Now in this particular case you need to look at the situation and the reasonable predictions being made.
The car does have an impressive set of sensors, and under optimal conditions those sensors all contribute to the total perception of the surroundings. When multiple sensors contribute the same feedback [camera sees and identifies a person, lidar sees an object of some sort (lower rez), radar sees an object (again low rez)] then confidence can be high what some thing is and how you can expect it to act.
Based on the video, the visual light cameras could not see the person in the shadows, at least not well. Mark that off as one of the sensor contributions to the feedback. The camera based computer vision is probably the most capable of determining what something actually is since it has the highest resolution representation of the details of a thing. Colors, faces, textures, etc are all the domain of the computer vision that the other sensors can't "see".
The camera system, even multiple cameras in an array, is less good at distance and velocity determination. That's where the Lidar comes in. Excellent quick distance measurement but terrible resolution. It gives you a point cloud, which some computer has to put back together and.. .you guessed it... make a prediction of what that object could be. Did the Lidar detect there was some sort of object over there? We don't know yet, but I would guess it probably did. The question now becomes, without the visual camera data what did the Lidar see and what assumptions did the computer make based on that sensor data about the probable object?
Question1: What can be reasonably expected to be in the left lane of a two lane highway in the middle of the highway far between street crossings?
Answer1: If you said a person with no regard for their own surroundings wandering between lanes at night dragging a bike loaded up with stuff with no lights on, then you are crazy. That is a poor prediction by person or computer. Probability of that is low. Very low. It would be a better prediction to think it was a couch or some other junk that fell off someone's truck that's blowing around in the street, which is more probable.
A much better prediction would be a motorcycle of some sort. Probability of that is fairly high. You would expect a motorcycle to be in the street, and expect it to be in the left lane, possibly stopped or moving slowly in the beginning of a left turn lane. In the place where the accident took place, the highway opened up from 2 lanes into 4 lanes with 2 left turn lanes on the left.
Question2: What actions can you reasonably expect a motorcycle to take while in a left turn lane?
Answer2: If you said purposefully swerve into a car driving at a normal highway speeds in the right lane without any regard or hesitation, then again, you are crazy. Probability is incredibly low. A much better prediction would be merging back into the left through lane from the beginning of the left turn lane. Probably of that is good. This would give you the profile of a side view of a motorcycle moving at slow speeds, which is something the Lidar could tell on it's own and matches what we see in the video.

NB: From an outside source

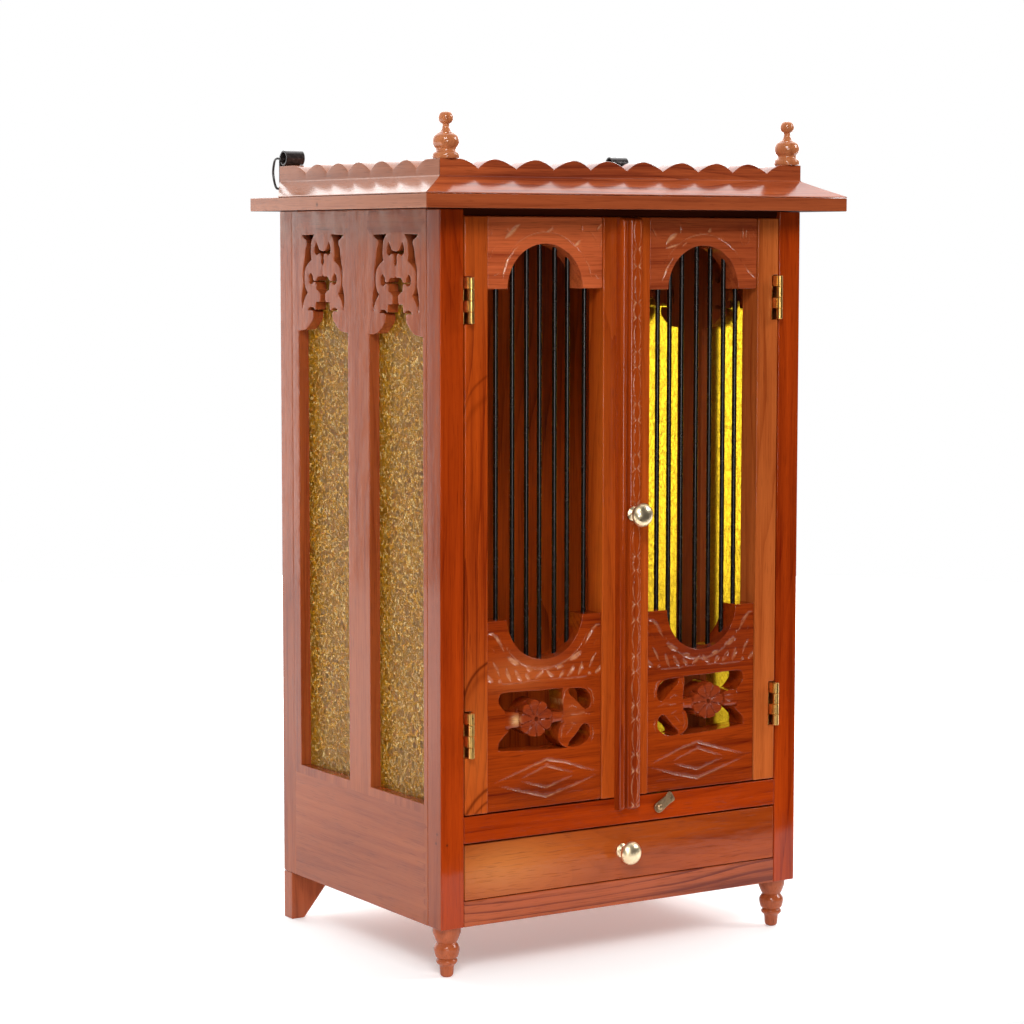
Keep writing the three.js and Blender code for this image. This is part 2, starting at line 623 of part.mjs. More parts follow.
function barrel(side) {
  const [x0, x1] = span(side, 0.3, 18);
  const tube = new THREE.CylinderGeometry(BARREL_RADIUS, BARREL_RADIUS, x1 - x0, 20).rotateZ(Math.PI / 2);
  const bore = new THREE.CylinderGeometry(BARREL_BORE, BARREL_BORE, x1 - x0 + 2, 16).rotateZ(Math.PI / 2);
  tube.translate((x0 + x1) / 2, BARREL_Y, BARREL_Z);
  bore.translate((x0 + x1) / 2, BARREL_Y, BARREL_Z);
  const strapX = span(side, ...STRAP_ENDS);
  const strapBack = DEPTH + STRAP_THICKNESS;
  const tail = box(...strapX, DEPTH, strapBack, PEAK - STRAP_LENGTH, BARREL_Z + 2);
  const bridge = box(...strapX, BARREL_Y + 5.4, strapBack, BARREL_Z - 2, BARREL_Z + 2);
  return cut(join(tube, tail, bridge), bore);
}

// The bail's wire, from one end inside the barrel round the loop to the other
function bail(side) {
  const leg = [
    [266.6, BARREL_Z - 1], [272, BARREL_Z - 0.4], [276.6, BARREL_Z - 3], [279.2, BARREL_Z - 11.5],
    [277.6, BARREL_Z - 19], [274.4, BARREL_Z - 24.6],
  ];
  const out = -1.8;
  const back = 20.2;
  const points = [
    [8.6, ...leg[0]],
    [out + 1, ...leg[0]],
    ...leg.slice(1).map((p) => [out, ...p]),
    [out + 2, 274.2, BARREL_Z - 26.4],
    [back - 2, 274.2, BARREL_Z - 26.4],
    ...leg.slice(1).reverse().map((p) => [back, ...p]),
    [back - 1, ...leg[0]],
    [9.8, ...leg[0]],
  ];
  const path = new THREE.CatmullRomCurve3(
    points.map(([x, y, z]) => new THREE.Vector3(side.mx(x), y, z)),
    false,
    'catmullrom',
    0.35,
  );
  const section = new THREE.Shape().absarc(0, 0, WIRE_RADIUS, 0, 2 * Math.PI);
  return new THREE.ExtrudeGeometry(section, { steps: 34, extrudePath: path, curveSegments: 3 });
}

for (const side of SIDES) {
  add(`hanger_barrel_${side.name}`, barrel(side), BLACK_METAL);
  add(`hanger_bail_${side.name}`, bail(side), BLACK_METAL);
}

// The origin is on the floor, under the middle of the whole piece
cabinet.position.set(-WIDTH / 2, -125.1, 0);
const model = new THREE.Group();
model.add(cabinet);

export default model;
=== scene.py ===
import json
import math

import bmesh
import bpy
import numpy as np
from mathutils import Matrix, Vector
from mathutils.geometry import delaunay_2d_cdt


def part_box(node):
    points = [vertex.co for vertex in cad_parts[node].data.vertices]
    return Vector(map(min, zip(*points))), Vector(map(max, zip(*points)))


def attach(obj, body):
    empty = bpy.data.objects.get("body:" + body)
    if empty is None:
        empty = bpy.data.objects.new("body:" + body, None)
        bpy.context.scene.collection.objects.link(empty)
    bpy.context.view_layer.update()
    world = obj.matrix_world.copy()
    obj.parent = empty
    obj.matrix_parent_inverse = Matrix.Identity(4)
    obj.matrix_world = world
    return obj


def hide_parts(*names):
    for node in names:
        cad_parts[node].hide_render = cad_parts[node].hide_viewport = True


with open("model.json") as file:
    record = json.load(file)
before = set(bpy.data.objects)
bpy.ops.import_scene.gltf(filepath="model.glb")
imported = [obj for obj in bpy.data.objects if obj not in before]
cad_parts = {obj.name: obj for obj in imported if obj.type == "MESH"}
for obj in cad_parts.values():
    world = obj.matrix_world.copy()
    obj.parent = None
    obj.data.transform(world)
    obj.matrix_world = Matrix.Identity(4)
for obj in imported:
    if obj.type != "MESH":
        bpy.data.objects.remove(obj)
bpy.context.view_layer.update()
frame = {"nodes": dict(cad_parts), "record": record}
NODES = frame["nodes"]
SCENE = bpy.context.scene

# The part's own measures are millimetres from the left face, the front face and the floor.
OX, OY = -180.0, -125.1
WIDTH = 360.0
SIDES = (("left", lambda d: d), ("right", lambda d: WIDTH - d))
rng = np.random.default_rng(7)


def place(points):
    """Millimetres from the body's left face, front face and floor to metres in the part's frame."""
    p = np.asarray(points, float).reshape(-1, 3)
    return (p + np.array([OX, OY, 0.0])) * 0.001


# ---------------------------------------------------------------- materials

class Signal:
    """One value in a node graph. Sums, products and powers of signals and numbers make the math nodes."""

    def __init__(self, graph, socket):
        self.graph, self.socket = graph, socket

    def __add__(self, other):
        return self.graph.math("ADD", self, other)

    def __sub__(self, other):
        return self.graph.math("SUBTRACT", self, other)

    def __rsub__(self, other):
        return self.graph.math("SUBTRACT", other, self)

    def __mul__(self, other):
        return self.graph.math("MULTIPLY", self, other)

    def __truediv__(self, other):
        return self.graph.math("DIVIDE", self, other)

    def __pow__(self, power):
        return self.graph.math("POWER", self, power)

    def __rpow__(self, base):
        return self.graph.math("POWER", base, self)

    def clamped(self):
        self.socket.node.use_clamp = True
        return self

    def spread(self, a, b, c=0.0, d=1.0, smooth=False):
        """c where this is a or less, d where it is b or more, and between them in between."""
        n = self.graph.node("MapRange", interpolation_type="SMOOTHSTEP" if smooth else "LINEAR",
                            Value=self, From_Min=a, From_Max=b, To_Min=c, To_Max=d)
        return Signal(self.graph, n.outputs["Result"])


class Graph:
    """A node tree, with short calls for the nodes that the looks need."""

    def __init__(self, tree):
        self.tree = tree
        tree.nodes.clear()

    def plug(self, value, slot):
        if isinstance(value, Signal):
            self.tree.links.new(value.socket, slot)
        elif slot.type == "RGBA":
            slot.default_value = (*value, 1.0)
        else:
            slot.default_value = value

    def node(self, kind, **values):
        """values are the node's own settings, or what goes into its inputs."""
        n = self.tree.nodes.new("ShaderNode" + kind)
        for key, value in values.items():
            if hasattr(n, key):
                setattr(n, key, value)
            else:
                self.plug(value, n.inputs[key.replace("_", " ")])
        return n

    def math(self, operation, *values):
        n = self.node("Math", operation=operation)
        for value, slot in zip(values, n.inputs):
            self.plug(value, slot)
        return Signal(self, n.outputs[0])

    def vector(self, operation, *values):
        n = self.node("VectorMath", operation=operation)
        for value, slot in zip(values, n.inputs):
            self.plug(value, slot)
        return Signal(self, n.outputs["Value" if operation == "LENGTH" else "Vector"])

    def split(self, vector):
        return [Signal(self, s) for s in self.node("SeparateXYZ", Vector=vector).outputs]

    def coordinates(self, kind="Object"):
        return Signal(self, self.node("TexCoord").outputs[kind])

    def mapped(self, vector, **values):
        return Signal(self, self.node("Mapping", Vector=vector, **values).outputs["Vector"])

    def noise(self, vector, scale, detail=2.0, rough=0.5):
        n = self.node("TexNoise", Vector=vector, Scale=scale, Detail=detail, Roughness=rough)
        return Signal(self, n.outputs["Fac"])

    def mix(self, share, a, b):
        """Colour a, and share of colour b."""
        n = self.node("Mix", data_type="RGBA", blend_type="MIX")
        for slot, value in ((0, share), (6, a), (7, b)):
            self.plug(value, n.inputs[slot])
        return Signal(self, n.outputs[2])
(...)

Now I'm not saying this is a perfect exoneration of the computer. For example; is it a good prediction for a motorcycle to have no lights on at night? Probably not, but it's also not a terrible prediction. Vehicles are pretty routinely found driving at night with no lights on.
Should the computer have realized it has sub-optimal sensor information without the full camera detail, and there was a questionable condition of a vehicle with no lights on in the adjacent lane, and therefore proceeded with more caution? Maybe, but not 100% certainly does that mean it needs to take evasive action. Maybe it did reduce it's speed to what it considered optimal based on the predictions in the seconds before the video. I'm sure we will hear from the Uber team eventually, but if the prediction was a vehicle such as a motorcycle (which I think is a reasonable prediction by human or computer standards given the conditions and probabilities) that doesn't warrant the follow up prediction people are making here that the object will try to jump in-front of the car and demands panic breaking. Now why the breaks didn't lock up once it was clear the object was going to get hit is another question, but it might come out that they did and it's just not obvious from the video. I'm willing to give them the benefit of the doubt on that one since it's not clear. Dave was the one that synced the driver with the front video and that could be off.
Here is a completely incomplete list of things we (or a computer) would never attempt if we had to be 100% certain of every prediction or be able to take 100% successful evasive action:
1) Never enter a building of any kind. It could collapse, it could light on fire, an airplane could crash into it, etc.
2) Never turn on a light switch. You could be electrocuted, you could start a fire, etc...
3) Never walk on the sidewalk. A car could hop the curb, you could fall in a hole, a tree could fall on you, etc...
4) Never drive on a highway. 65MPH is too fast to react to all possible situations.
5) Never drive on a city street. 35MPH is too fast to react to all possible situations.
6) Never get in your car at all. Breaks could fail, steering wheel could pop off, gas could explode, etc....
All of these things WILL happen, but that doesn't mean we need to account for them in everyday predictions. Self driving cars will kill people. Period. It will happen fairly often when the technology is more prevalent. There is no way around that with 2ton steel boxes moving at high speeds. The question is whether they kill people less than people drivers kill people, which will most certainly be the case.
TL;DR
Don't break the rules and walk in-front of moving cars. More sensors doesn't ensure perfect predictions 100% of the time.